22/01/2012

I am truly an embodied mind, a socio-biological concert of self




In my Individual and Society course I typically spend the first couple weeks (amongst other things) grounding our understanding of human symbolic interaction in a wider scientific frame, by examining the scientific 'wonder' of how life emerged and how human beings came into existence--or, at least, our best current ideas on how things happened.  From my perspective, it is hard to understand social interaction without an appreciation of its connection to our biological and environmental existence and the larger and smaller eco-complex systems in which we operate.

Anyway, to prepare for these lectures I often read general summaries of the latest developments in science, which give me useful ways to frame a lot of material in a quick way that focuses on the bigger picture.  In preparation, one of my favorite books is Bill Bryson's A Short History of Nearly Everything.

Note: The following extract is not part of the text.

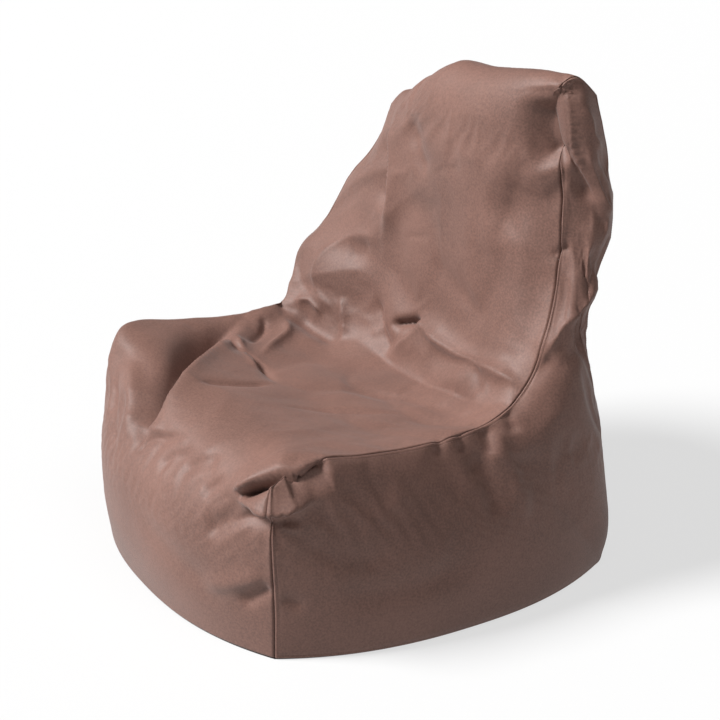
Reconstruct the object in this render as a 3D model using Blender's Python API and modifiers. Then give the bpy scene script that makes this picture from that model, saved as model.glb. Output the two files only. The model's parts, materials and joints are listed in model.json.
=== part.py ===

One of the chapters that always gets me is on the emergence of life (Ch19) and its discussion of the incredible complex and self-organizing dance done by the mind-numbingly wide number and variety of living organisms that come together to make up the human body.  I so easily forget that, as human beings, we are actually a collection of millions of smaller living and nonliving forms, from amino acids and proteins to mitochondria and bacteria and so forth.

Reading this material also reminds me that our conscious, brain-based cognition--that thing that calls itself I--has a certain astigmatism.  Living daily life engaged in symbolic interaction, we forget that this thing we call our self (this self-reflexive, conscious I) is actually a small part of a very complex system that is comprised of millions of living organisms which, when combined in the right way, allow us to exist as a symbol making complex living system.  In other words, i forget that a person, as a distinct form of structural organization, as a distinct type of living being, emerges out of, in part, a collection of smaller living beings.   

I am truly an embodied mind, a socio-biological concert of self.